For home use I have seen most people buy dirt in bags. A sedan or even a compact would handle carrying those. The open sides can be a benefit for sure, but I don't know about putting cargo 'as high as you want to,' given that wind is a thing. And vans are pretty tall anyway!
I understand that they can have some utility on a farm or something, but the average person is not regularly transporting a 'couple loads of dirt' in suburbia.
And I never said the average person should own a truck but buying dirt in bulk (measured in yards) isn't unusual if your house has space for a garden and it's way cheaper than buying bags of it. Same for carrying lumber that would be too long for a van.
Also it's very funny that if you want to be able to do most of things a truck can do, the alternative to a truck should be a contractor's van which has worse visibility on the sides and at the back, is just as big or bigger than a truck and uses the same engine...
Aren’t there cargo nets and other accessories for that? I get it if you have perishable groceries that need to be kept frozen until you get home and it’s hot outside.

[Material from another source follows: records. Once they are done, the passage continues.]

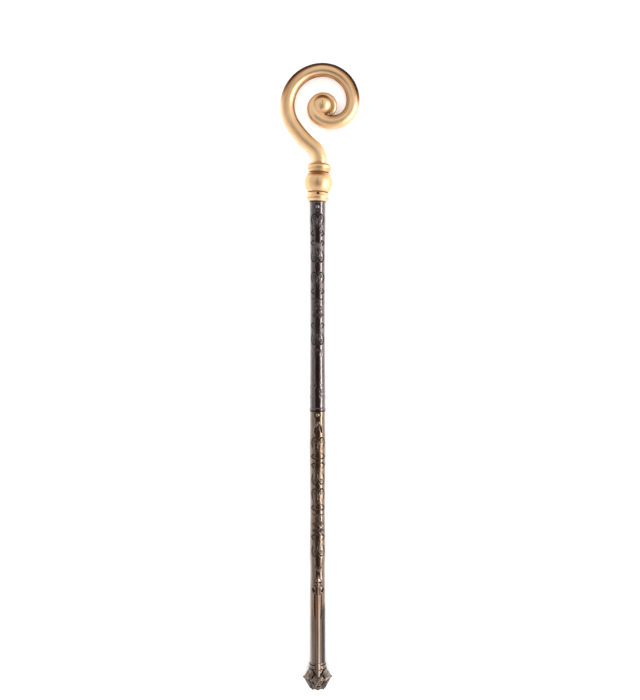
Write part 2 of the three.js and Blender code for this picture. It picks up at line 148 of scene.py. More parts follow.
FLUTE_LOW = 189.5
FLUTE_BAR = [(11.4, LEAF_ROOT + 2), (11.0, FLUTE_LOW + 12), (6, FLUTE_LOW)]
FLUTE_INSIDE = [(7.6, LEAF_ROOT + 1), (7.5, FLUTE_LOW + 20), (5.4, FLUTE_LOW + 2)]
FLUTE_OUTSIDE = [(14.6, LEAF_ROOT + 3), (14.2, FLUTE_LOW + 12), (8.4, FLUTE_LOW - 2)]
RIB_HALF_WIDTH = 6.2
RIB_RISE = 2.4
RIB_TIP = 33.5
RIB_EDGE_WIDTH = 0.9

# Foot
FOOT_SIDES = 8
FOOT_RADIUS = 38.0
FOOT_BELT = 30.8
FOOT_SHOULDER = 21.7
FOOT_END_RADIUS = 21.8
FOOT_TOP_RADIUS = 25.2
RINGS_LOW = FOOT_BELT + FOOT_SHOULDER
END_RING_TOP = 71.5
FOOT_COLUMNS = 264
FOOT_ROW = 0.62
# Height and radius at the corners
FOOT_PROFILE = [
    (0, FOOT_END_RADIUS), (FOOT_BELT - 1.2, FOOT_RADIUS - 0.4), (FOOT_BELT + 1.2, FOOT_RADIUS - 0.5),
    (RINGS_LOW, FOOT_TOP_RADIUS - 0.8), (54, 23.8), (56, 24.6), (57.5, 25.0), (59, 24.4), (60.5, 23.1),
    (63, 22.6), (64, 22.9), (65.6, 23.3), (67, 22.8), (68.5, 21.5), (END_RING_TOP, 21.1),
]
# The lattice's bars: points, width and rise
FOOT_BARS = [
    ([(22.5, 56), (15, 50.4), (11, 44.2), (4.7, 37.3), (0, RIB_TIP)], 4.6, 2.2),
    ([(0, 25.5), (7, 13.5), (12.5, 1)], 4.6, 1.8),
    ([(36, 30.8), (24, 28.7), (13, 32.4)], 3.6, 1.5),
    ([(24, 28.5), (20, 18), (11, 6.5)], 3.6, 1.4),
]
# Grooves beside the bars: points, width, depth and darkness (wash and painted shade)
FOOT_GROOVES = [
    ([(15.5, 54.5), (7.2, 43.5)], 2.4, 1.4, 0.95),
    ([(25, 53.5), (13.5, 43), (3.5, 32)], 1.6, 0.6, 0.6),
    ([(3.5, 24), (10.2, 12), (15.5, 2)], 1.7, 0.8, 0.7),
    ([(32, 27.6), (22, 25.4), (14, 29)], 1.6, 0.7, 0.7),
]
# Slots between the bars: start, end, width, depth and painted shade
FOOT_SLOTS = [
    ((17.2, 34.3), (12.6, 41.5), 3.2, 2.2, 1.0),
    ((8, 43.8), (12.2, 49.6), 3.2, 2.2, 1.0),
    ((11, 17.6), (15.8, 25.6), 3.6, 2.0, 1.0),
    ((18.5, 3), (18, 13), 4.6, 2.4, 1.0),
    ((7.4, 4.5), (9.6, 7.5), 2.0, 1.2, 0.8),
]
FOOT_RING = (18.6, 11.3)
SIDE_BEAD = (27.6, 41.2)
FRONT_BEAD = (1.0, 28.8)
NUB_RADIUS = 3.4
NUB_RISE = 2.2
# Rows that close the foot's end, from its middle out: scale across, share of the height kept, and lift
FOOT_END_ROWS = [(0.3, 0, 3.6), (0.62, 0, 3.0), (0.72, 1, 0.4), (0.93, 1, 0.25)]

# Head, in its own frame: heights run from the seat on the shaft
HEAD_LEAN = math.radians(2.9)
KNOP_CENTRE = 52.3
KNOP_RADIUS = 37.4
KNOP_COLUMNS = 168
NECK_RADIUS = 26.0
UPPER_COLLAR_LENGTH = 30.5
COLLAR_LIP = 1.5
COLLAR_STEPS = 46
# Radius and height of the collars' turned lines
LOWER_COLLAR = [(23.4, 1.4), (26.2, 4), (28.4, 8), (29.4, 12.2), (28.2, 17), (26.3, 21)]
UPPER_COLLAR = [
    (27.2, 81.3), (29.5, 85.4), (31.4, 89.5), (32.1, 93.5), (31.7, 97.2), (30.0, 99.8), (27.2, 101.8),
    (23.4, 103.4), (18.6, 104.6),
]
# Dark lines round the collars: height, width and amount
COLLAR_LINES = [(99.4, 1.3, 0.95), (87.5, 2.2, 0.34), (83, 1.8, 0.25), (8.6, 1.4, 0.4), (104.4, 1.0, 0.5)]
KNOP_REACH = math.sqrt(KNOP_RADIUS ** 2 - NECK_RADIUS ** 2)
STEM = KNOP_CENTRE + KNOP_REACH + UPPER_COLLAR_LENGTH
STEM_SUNK = 8
VENT_HEIGHT = 20.6
VENT_RADIUS = 2.9
VENT_DEPTH = 8
VENT_HALO = math.sqrt(24)
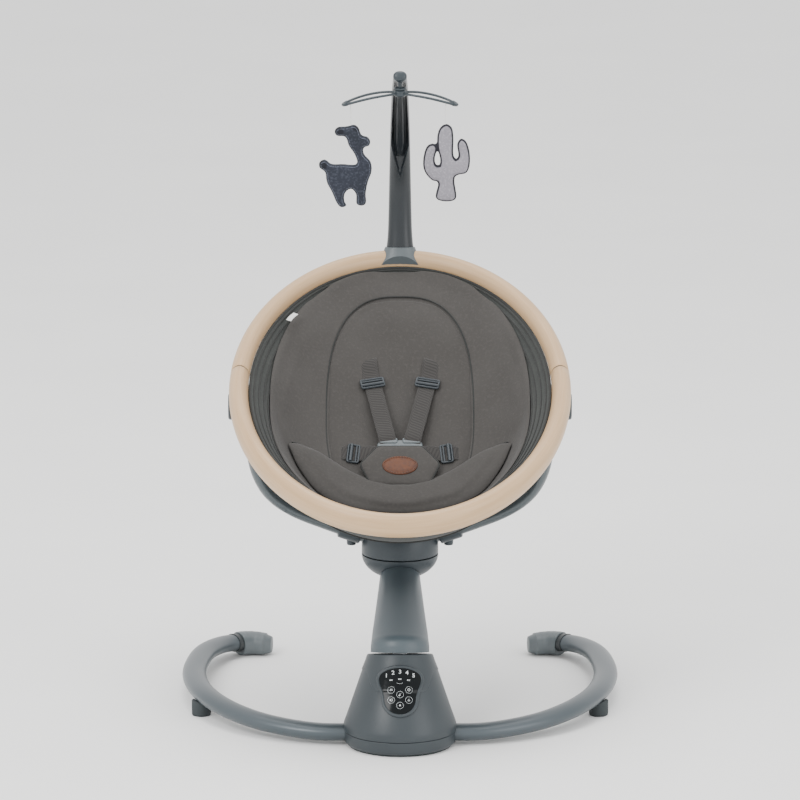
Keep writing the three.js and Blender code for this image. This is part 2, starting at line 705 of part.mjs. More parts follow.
const BUCKLE_BACK = -31; // where the buckle's middle lies along the seat
const buckleBlock = onCrotch(new THREE.BoxGeometry(64, 30, 10), BUCKLE_BACK, -7);
const keyHole = (r, low, high) => onCrotch(
  turned([[0, low], [r, low], [r, high], [0, high]], 18), BUCKLE_BACK, 0);
const seatSkin = cut(bowlSolid(0, 0), bowlSolid(29.4, 60));

part('harness_buckle', cut(buckleBlock, seatSkin, keyHole(8.4, -8.5, 10)),
  finish(0x34383a, 0.4), seat);
part('buckle_button', keyHole(8, -4.5, -0.8), finish(0x6b6f70, 0.4), seat);
part('crotch_pad', onCrotch(slab(crotchOutline(), 5), -56, 0.2),
  finish(FABRIC, 0.9), seat);

const badge = turned([[0, 0], [13, 0], [12.6, 1.6], [0, 1.6]], 28).scale(1.95, 1.3, 1);
part('leather_badge', onCrotch(badge, -58, 5.6), finish(0x7a5a42, 0.6), seat);

for (const [word, side] of [['left', -1], ['right', 1]]) {
  part(`${word}_shoulder_strap`, shoulderStrap(side), finish(FABRIC, 0.9), seat);
  part(`${word}_strap_adjuster`, strapAdjuster(side), finish(0x34383a, 0.4), seat);
  part(`${word}_waist_strap`, waistStrap(side), finish(FABRIC, 0.9), seat);
}

// ------------------------------------------------- seat brackets on the pivot
const FROM_SEAT = new THREE.Matrix4().makeRotationX(RING.tilt).setPosition(RING.centre);
const TO_SEAT = FROM_SEAT.clone().invert();

function ringBracket() {
  const inSeat = (geometry) => geometry.applyMatrix4(TO_SEAT);
  const boss = inSeat(atPivot(disc(20, 198.5, 211.6)));
  const pin = inSeat(atPivot(disc(6, 205, 222, 16)));
  const profile = new THREE.Shape([[198.5, -62], [211.6, -62], [211.6, -21], [212.5, -19.5],
    [232, -19.5], [232, -4], [198.5, -4]].map(([x, z]) => new THREE.Vector2(x, z)));
  const web = slab(profile, 30).rotateX(Math.PI / 2);
  moved(web, 0, 28 + 15, 0);
  const ring = ringTube(-0.15, 0.35, FIT);
  const bowl = bowlSolid(-0.6, 40);
  const lowTrim = moved(new THREE.BoxGeometry(60, 60, 60), 205, 28, -62 - 30 - 5);
  return cut(join(web, boss, pin), ring, bowl, lowTrim);
}

const bracket = ringBracket();
const housingRight = reclineHousing();
const armTube = (side) => sweep(armRoute(side),
  ovalShape(ARM.wide, ARM.thick, STEEL), 18, 5);
for (const [word, side] of [['left', -1], ['right', 1]]) {
  const own = (geometry) => (side > 0 ? geometry : mirrored(geometry));
  part(`${word}_arm`, armTube(side), finish(0x666d6d, 0.4, 0.6));
  part(`${word}_arm_clamp`, armClamp(side), finish(DARK, 0.5));
  part(`${word}_recline_housing`, own(housingRight), finish(SLATE, 0.45));
  part(`${word}_recline_button`, own(reclineButton), finish(GRAPHITE, 0.4));
  part(`${word}_ring_bracket`, own(bracket), finish(SLATE, 0.45), seat);
}

// --------------------------------------------------------------------- toy bar
const BAR_ROUTE = new THREE.CatmullRomCurve3([
  [566, 607.5], [571.5, 645], [573, 685], [569, 716], [556, 761], [536, 795],
  [500, 828], [451, 859], [396, 885], [331, 908],
].map(([y, z]) => vec(0, y, z)), false, 'centripetal');
const BAR_FOOT = BAR_ROUTE.getPointAt(0);
const BAR_UP = BAR_ROUTE.getTangentAt(0);
const PEG_R = 9;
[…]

Indeed. Hell my old Ranger had a gap in the bed liner so I could slide a 2x4 (I think I actually used a 2x6) in place and have a perfect divider for groceries right at the tailgate. It was simple and worked perfect. When it was time to do truck shit the board just lifted up and got tossed in with the bricks or whatever.

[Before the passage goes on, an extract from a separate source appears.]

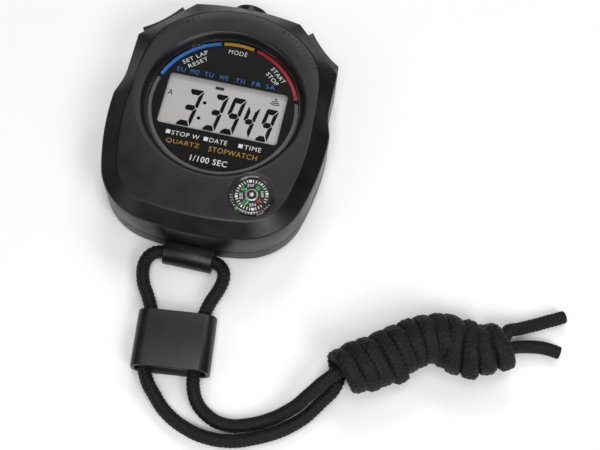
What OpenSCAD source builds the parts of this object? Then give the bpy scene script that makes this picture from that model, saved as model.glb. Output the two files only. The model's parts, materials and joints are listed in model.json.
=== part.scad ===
// Digital stopwatch with a button compass and a lanyard, lying on its back.
// The origin is on the dial's axis, on the back face. +X is to the right of the face,
// +Y points to the mode button and +Z comes out of the face.

/* [Case] */
// Height of the flat front panel above the back face
case_h = 17.5; // [16.5:0.5:19]
// Height of the outer edge where the front chamfer starts
edge_h = 14.5; // [14:0.1:15]
// Height of the joint between the two shells
split_h = 5.5; // [5:0.1:5.8]
// Thickness of the shells' walls
wall = 1.8; // [1.6:0.1:2]
// Half width of the upper body, above the waist
shoulder_half_w = 28; // [27.8:0.1:28.4]
// Half width of the lower body, below the waist
body_half_w = 29.7; // [29.5:0.1:30]
// Distance from the dial's axis to the top of the case
body_top = 31.6; // [31.4:0.1:32]
// Distance from the dial's axis to the bottom of the case
body_bottom = 37.6; // [37.4:0.1:38]

/* [Dial] */
// Radius of the clear window
lens_r = 20.7; // [20.4:0.1:20.8]
// Height of the printed dial's face
dial_h = 14; // [13.9:0.1:14.1]
// Width of the display opening in the dial
window_w = 32.7; // [31:0.1:33.5]
// Height of the display opening in the dial
window_h = 15.5; // [14:0.1:16]

/* [Buttons] */
// How far each button travels
travel = 0.9; // [0.5:0.1:1]
// Length of the corner buttons along the case
corner_button_l = 12.9; // [11:0.1:13.2]
// Height of the corner buttons
corner_button_h = 8.2; // [7:0.1:8.4]
// How far the corner buttons stand out of the case at their ends
corner_button_out = 2; // [1.5:0.1:2.5]
// Radius of the mode button
mode_button_r = 5.2; // [4:0.1:5.3]
// How far the mode button stands out of the case
mode_button_out = 2.4; // [1.5:0.1:3]

/* [Compass] */
// Radius of the compass cup
compass_r = 6; // [5.5:0.1:6]
// Radius of the compass card
card_r = 4.4; // [3.5:0.1:4.6]

/* [Lanyard] */
// Diameter of the cord
cord_d = 3.5; // [3:0.1:3.6]
// Width of the lug that the cord passes through
lug_w = 12.9; // [11:0.1:14]
// Width of the sliding sleeve
slider_w = 20.2; // [19.8:0.1:21]
// Length of the sliding sleeve
slider_l = 15; // [12:0.5:15]
// Height of the sliding sleeve
slider_h = 7.6; // [7.2:0.1:8]

/* [Hidden] */
$fn = 96;

// Colours
case_black = [0.16, 0.16, 0.17];
gloss_black = [0.05, 0.05, 0.06];
cord_black = [0.09, 0.09, 0.10];
steel = [0.75, 0.76, 0.78];
brass = [0.80, 0.65, 0.30];
board_green = [0.10, 0.36, 0.20];
clear = [0.85, 0.92, 0.95, 0.4];
display_grey = [0.72, 0.74, 0.72];

// Clearances
slip = 0.05;
button_gap = 0.1;
cut = 1;

// Radii of the case's outline
bottom_r = 82;
side_r = 75;
corner_r = 17;
side_y = -4;
corner_face = 31.75;
top_corner = [14.8, 30.1];
side_corner_y = 16.9;

// The front panel inside the chamfer
panel_half_w = 24.85;
panel_bottom = 33.65;
panel_top_r = 28;
panel_bottom_r = 80;
panel_side_r = 70;
panel_corner_r = 12;
panel_side_y = -6;
blend_power = 12;

// Heights inside the case
back_floor = 1.6;
lens_face = dial_h + 1;
dial_back = dial_h - 0.2;
seat_back = 12.9;
glass_t = 0.6;
film_t = 0.2;
lcd_top = 12.8;
front_glass_z = lcd_top - film_t - glass_t;
rear_glass_z = front_glass_z - glass_t;
reflector_z = rear_glass_z - film_t;
board_top = 9.6;
board_back = 8.6;
ceiling_h = 15.7;
lcd_y = -0.35;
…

My dad always has trucks, whole 30 years of my life. To prevent groceries flying around you tie the bags and put them close to the cab, unless they’re really light and that case you put them in the cab. He never had crew cab until much later in my life so stuff had to go in the bed as 90s extended cabs were not very extended lol the days of the single fold down seat behind the main front seats sucked for me
I watched a guy load bags of soil from the hardware store into the back seats of the crew cab while he had an empty bed. The bed would have been easier to load and could easily be hosed down if a bag leaked. I guess he forgot it was also a truck and not just a luxury commuter car.